Records with modeling code:
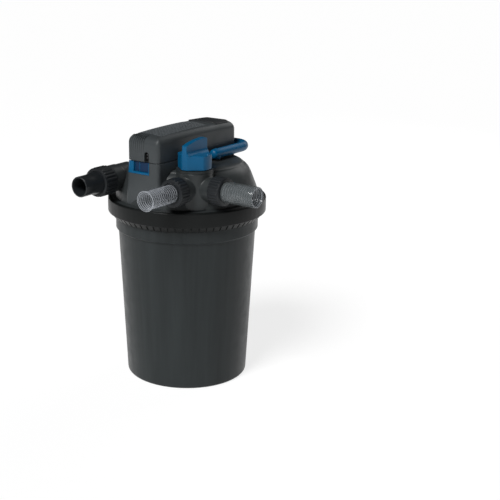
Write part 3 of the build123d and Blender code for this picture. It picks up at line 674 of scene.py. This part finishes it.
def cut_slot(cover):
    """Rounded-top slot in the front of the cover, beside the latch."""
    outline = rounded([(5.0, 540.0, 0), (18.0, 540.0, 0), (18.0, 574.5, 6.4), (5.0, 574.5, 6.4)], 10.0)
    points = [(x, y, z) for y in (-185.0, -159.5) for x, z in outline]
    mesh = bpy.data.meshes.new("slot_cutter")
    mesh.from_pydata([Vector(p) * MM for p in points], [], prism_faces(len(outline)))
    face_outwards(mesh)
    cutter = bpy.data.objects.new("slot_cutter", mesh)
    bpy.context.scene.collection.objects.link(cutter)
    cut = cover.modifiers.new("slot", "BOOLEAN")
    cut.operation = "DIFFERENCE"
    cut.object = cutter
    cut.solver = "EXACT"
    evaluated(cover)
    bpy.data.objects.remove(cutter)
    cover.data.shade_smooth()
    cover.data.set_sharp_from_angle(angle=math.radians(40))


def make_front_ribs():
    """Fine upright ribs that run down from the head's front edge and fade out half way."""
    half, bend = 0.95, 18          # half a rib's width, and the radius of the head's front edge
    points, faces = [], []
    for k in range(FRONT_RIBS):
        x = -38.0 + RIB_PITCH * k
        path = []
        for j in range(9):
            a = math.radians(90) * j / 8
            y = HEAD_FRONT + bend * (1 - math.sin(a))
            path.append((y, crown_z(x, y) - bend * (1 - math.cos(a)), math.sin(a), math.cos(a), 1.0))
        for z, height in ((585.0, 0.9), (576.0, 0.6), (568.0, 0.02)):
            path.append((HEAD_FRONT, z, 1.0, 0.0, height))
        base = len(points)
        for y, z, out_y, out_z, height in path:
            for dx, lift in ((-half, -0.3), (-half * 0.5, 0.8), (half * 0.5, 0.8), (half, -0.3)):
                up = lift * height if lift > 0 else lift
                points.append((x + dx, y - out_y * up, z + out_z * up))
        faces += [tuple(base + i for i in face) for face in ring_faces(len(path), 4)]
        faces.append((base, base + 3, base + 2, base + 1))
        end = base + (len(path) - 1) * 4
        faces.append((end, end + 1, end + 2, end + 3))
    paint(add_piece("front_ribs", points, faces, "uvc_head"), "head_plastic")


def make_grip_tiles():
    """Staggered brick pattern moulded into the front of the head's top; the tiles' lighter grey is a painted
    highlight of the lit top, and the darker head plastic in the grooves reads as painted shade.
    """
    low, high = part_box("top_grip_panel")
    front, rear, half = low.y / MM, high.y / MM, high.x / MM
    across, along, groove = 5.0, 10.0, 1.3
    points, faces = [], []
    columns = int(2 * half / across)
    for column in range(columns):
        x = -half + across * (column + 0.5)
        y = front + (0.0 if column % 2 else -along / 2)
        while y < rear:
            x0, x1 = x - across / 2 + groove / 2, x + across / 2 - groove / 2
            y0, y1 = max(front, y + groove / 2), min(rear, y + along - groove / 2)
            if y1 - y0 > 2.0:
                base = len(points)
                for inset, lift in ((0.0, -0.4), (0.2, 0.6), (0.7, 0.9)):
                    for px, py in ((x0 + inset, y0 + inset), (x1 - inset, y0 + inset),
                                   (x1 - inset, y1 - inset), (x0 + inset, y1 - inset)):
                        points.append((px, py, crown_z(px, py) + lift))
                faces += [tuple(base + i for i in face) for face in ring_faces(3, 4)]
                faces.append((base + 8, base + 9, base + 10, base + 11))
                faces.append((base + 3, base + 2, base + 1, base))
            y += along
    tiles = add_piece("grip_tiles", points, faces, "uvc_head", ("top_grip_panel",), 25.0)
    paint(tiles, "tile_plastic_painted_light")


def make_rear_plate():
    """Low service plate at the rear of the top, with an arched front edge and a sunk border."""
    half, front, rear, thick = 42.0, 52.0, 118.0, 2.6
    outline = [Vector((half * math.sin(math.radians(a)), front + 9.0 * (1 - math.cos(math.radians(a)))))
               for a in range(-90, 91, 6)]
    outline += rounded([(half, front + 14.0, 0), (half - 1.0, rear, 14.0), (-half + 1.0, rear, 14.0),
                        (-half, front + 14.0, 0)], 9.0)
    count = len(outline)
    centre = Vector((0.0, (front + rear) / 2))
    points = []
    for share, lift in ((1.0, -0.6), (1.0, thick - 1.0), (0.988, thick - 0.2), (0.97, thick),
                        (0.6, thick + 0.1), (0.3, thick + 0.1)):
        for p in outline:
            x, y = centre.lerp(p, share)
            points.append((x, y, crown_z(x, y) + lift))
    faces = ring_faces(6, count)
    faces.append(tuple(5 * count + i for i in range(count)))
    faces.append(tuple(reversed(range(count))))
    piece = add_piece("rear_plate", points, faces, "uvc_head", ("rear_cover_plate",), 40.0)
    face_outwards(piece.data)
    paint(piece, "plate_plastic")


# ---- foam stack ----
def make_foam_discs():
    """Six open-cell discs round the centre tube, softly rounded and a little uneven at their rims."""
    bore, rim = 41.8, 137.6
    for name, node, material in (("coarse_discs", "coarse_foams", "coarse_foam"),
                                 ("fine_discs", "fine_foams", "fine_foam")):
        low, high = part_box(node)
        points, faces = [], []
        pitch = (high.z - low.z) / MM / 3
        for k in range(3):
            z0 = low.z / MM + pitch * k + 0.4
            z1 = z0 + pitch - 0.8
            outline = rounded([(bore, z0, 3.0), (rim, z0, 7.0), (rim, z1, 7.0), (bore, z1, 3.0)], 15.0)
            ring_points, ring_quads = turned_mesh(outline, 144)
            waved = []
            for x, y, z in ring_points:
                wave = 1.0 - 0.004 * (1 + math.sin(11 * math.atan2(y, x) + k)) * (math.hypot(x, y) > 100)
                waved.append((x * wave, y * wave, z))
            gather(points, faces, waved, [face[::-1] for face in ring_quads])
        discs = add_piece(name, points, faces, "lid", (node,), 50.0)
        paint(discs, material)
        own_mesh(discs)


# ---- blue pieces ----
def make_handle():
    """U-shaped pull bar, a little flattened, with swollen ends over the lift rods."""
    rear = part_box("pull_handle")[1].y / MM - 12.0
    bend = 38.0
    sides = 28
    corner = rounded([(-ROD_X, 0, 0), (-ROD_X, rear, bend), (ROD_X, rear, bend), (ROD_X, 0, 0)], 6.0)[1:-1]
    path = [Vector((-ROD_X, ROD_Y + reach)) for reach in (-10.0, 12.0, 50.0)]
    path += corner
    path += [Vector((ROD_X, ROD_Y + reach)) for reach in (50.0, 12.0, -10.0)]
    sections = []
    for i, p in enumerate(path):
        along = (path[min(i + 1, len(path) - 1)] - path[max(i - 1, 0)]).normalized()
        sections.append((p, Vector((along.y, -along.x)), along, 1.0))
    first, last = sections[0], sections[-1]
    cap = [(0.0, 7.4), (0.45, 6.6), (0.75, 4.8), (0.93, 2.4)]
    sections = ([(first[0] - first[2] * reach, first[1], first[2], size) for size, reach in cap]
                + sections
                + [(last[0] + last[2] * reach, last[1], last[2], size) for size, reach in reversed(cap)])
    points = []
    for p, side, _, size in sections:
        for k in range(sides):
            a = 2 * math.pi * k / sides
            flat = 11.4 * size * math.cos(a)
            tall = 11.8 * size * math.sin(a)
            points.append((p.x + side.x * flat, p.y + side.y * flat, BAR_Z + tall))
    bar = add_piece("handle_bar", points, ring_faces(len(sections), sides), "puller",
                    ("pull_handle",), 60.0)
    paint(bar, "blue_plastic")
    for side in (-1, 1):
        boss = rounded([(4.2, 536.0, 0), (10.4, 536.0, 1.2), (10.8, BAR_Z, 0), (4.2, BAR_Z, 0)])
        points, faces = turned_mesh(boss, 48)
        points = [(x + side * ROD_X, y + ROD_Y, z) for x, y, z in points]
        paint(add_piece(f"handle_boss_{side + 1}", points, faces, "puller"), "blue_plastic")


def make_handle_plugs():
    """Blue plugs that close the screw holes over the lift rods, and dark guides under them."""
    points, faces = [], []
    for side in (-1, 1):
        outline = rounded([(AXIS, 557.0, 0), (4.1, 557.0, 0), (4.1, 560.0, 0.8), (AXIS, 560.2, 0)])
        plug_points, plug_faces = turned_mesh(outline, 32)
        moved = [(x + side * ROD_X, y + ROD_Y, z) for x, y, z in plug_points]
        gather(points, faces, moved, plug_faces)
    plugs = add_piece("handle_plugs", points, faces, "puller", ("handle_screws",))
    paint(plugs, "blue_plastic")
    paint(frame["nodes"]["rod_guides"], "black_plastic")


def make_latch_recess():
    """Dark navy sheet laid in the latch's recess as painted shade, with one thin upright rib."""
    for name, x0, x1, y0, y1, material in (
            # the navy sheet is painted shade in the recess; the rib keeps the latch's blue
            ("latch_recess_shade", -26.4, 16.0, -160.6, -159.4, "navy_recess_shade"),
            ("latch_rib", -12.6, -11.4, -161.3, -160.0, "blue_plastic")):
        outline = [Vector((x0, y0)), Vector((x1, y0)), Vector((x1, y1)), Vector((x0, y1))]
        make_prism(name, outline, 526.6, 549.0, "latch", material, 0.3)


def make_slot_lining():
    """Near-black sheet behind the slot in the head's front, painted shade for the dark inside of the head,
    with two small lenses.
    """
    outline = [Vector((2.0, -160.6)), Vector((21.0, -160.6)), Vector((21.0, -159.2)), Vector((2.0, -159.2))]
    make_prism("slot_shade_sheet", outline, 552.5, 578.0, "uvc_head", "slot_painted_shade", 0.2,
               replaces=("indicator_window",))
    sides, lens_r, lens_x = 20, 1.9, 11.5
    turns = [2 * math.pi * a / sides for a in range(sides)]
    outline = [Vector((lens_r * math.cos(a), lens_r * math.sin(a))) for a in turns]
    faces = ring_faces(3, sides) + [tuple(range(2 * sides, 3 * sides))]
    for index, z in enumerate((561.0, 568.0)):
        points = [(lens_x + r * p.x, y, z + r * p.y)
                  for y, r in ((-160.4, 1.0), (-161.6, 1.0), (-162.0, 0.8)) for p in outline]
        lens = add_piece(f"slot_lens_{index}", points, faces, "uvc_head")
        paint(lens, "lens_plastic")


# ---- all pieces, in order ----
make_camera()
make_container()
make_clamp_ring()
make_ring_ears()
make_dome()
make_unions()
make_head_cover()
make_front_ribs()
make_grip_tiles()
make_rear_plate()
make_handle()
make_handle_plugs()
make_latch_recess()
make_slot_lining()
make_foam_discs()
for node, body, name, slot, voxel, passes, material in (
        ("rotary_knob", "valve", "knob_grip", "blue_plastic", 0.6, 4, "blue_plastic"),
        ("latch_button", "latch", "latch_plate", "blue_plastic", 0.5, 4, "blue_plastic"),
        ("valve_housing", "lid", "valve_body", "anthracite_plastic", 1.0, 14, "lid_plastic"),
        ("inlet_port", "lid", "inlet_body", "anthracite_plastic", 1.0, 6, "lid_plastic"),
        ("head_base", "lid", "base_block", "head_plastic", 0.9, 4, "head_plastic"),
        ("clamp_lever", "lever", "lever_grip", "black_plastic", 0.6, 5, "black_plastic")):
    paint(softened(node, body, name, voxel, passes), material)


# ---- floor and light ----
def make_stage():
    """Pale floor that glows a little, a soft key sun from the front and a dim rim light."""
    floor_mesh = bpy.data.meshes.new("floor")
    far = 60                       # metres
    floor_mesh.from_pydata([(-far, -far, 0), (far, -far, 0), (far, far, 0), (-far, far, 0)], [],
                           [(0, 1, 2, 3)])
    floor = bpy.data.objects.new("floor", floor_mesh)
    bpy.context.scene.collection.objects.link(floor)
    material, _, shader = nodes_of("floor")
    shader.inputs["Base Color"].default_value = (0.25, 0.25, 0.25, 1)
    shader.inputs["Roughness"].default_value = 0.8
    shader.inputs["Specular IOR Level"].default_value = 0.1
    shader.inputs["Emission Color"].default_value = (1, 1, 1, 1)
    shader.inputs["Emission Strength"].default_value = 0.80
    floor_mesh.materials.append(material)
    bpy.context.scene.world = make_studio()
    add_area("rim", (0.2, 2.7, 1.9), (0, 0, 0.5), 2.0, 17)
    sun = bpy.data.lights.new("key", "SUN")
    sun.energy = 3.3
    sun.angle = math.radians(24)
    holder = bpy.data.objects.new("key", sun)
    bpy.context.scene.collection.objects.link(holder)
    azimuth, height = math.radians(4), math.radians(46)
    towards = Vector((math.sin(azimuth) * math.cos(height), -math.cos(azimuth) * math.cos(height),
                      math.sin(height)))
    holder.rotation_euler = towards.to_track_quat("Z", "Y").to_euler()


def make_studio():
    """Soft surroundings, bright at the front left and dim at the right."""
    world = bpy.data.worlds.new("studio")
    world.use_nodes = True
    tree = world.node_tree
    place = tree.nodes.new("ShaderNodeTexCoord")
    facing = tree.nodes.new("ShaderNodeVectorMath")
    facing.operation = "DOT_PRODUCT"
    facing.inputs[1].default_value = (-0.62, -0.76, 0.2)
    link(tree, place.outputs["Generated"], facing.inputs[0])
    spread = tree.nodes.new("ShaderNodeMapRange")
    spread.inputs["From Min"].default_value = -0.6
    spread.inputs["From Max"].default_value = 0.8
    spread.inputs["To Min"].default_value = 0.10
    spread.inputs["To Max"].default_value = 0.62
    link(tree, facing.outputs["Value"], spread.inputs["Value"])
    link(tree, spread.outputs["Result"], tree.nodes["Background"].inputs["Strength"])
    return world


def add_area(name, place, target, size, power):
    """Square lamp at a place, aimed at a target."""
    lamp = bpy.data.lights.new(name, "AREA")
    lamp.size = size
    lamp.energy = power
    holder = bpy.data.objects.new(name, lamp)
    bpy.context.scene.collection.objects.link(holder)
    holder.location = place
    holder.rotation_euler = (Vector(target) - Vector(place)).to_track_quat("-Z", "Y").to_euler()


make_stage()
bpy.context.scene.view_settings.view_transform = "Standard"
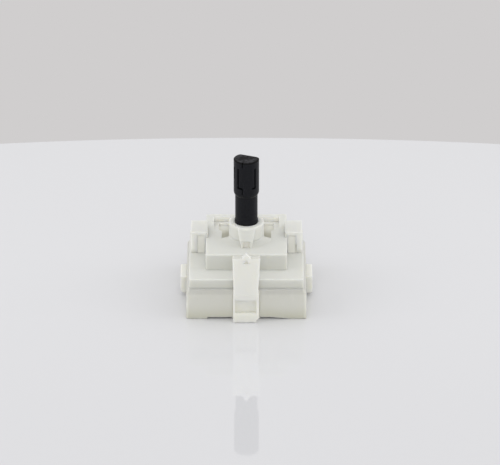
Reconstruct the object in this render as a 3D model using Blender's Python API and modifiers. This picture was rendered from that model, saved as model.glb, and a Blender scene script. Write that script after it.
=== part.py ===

Work to do: Above are the records; please copy exactly their first line and each line after it through the line containing "cover.data.set_sharp_from_angle(angle=math.radians(40))", and no line after that.

Worked answer:
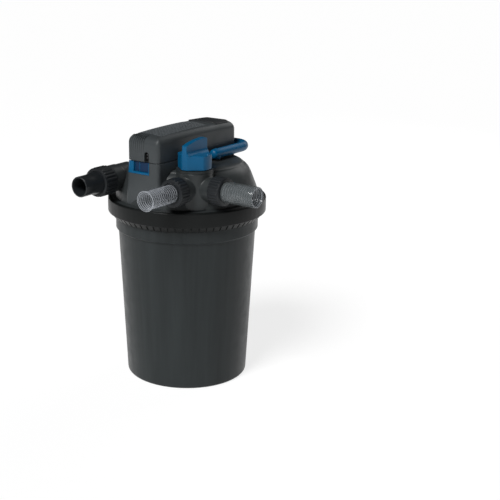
Write part 3 of the build123d and Blender code for this picture. It picks up at line 674 of scene.py. This part finishes it.
def cut_slot(cover):
    """Rounded-top slot in the front of the cover, beside the latch."""
    outline = rounded([(5.0, 540.0, 0), (18.0, 540.0, 0), (18.0, 574.5, 6.4), (5.0, 574.5, 6.4)], 10.0)
    points = [(x, y, z) for y in (-185.0, -159.5) for x, z in outline]
    mesh = bpy.data.meshes.new("slot_cutter")
    mesh.from_pydata([Vector(p) * MM for p in points], [], prism_faces(len(outline)))
    face_outwards(mesh)
    cutter = bpy.data.objects.new("slot_cutter", mesh)
    bpy.context.scene.collection.objects.link(cutter)
    cut = cover.modifiers.new("slot", "BOOLEAN")
    cut.operation = "DIFFERENCE"
    cut.object = cutter
    cut.solver = "EXACT"
    evaluated(cover)
    bpy.data.objects.remove(cutter)
    cover.data.shade_smooth()
    cover.data.set_sharp_from_angle(angle=math.radians(40))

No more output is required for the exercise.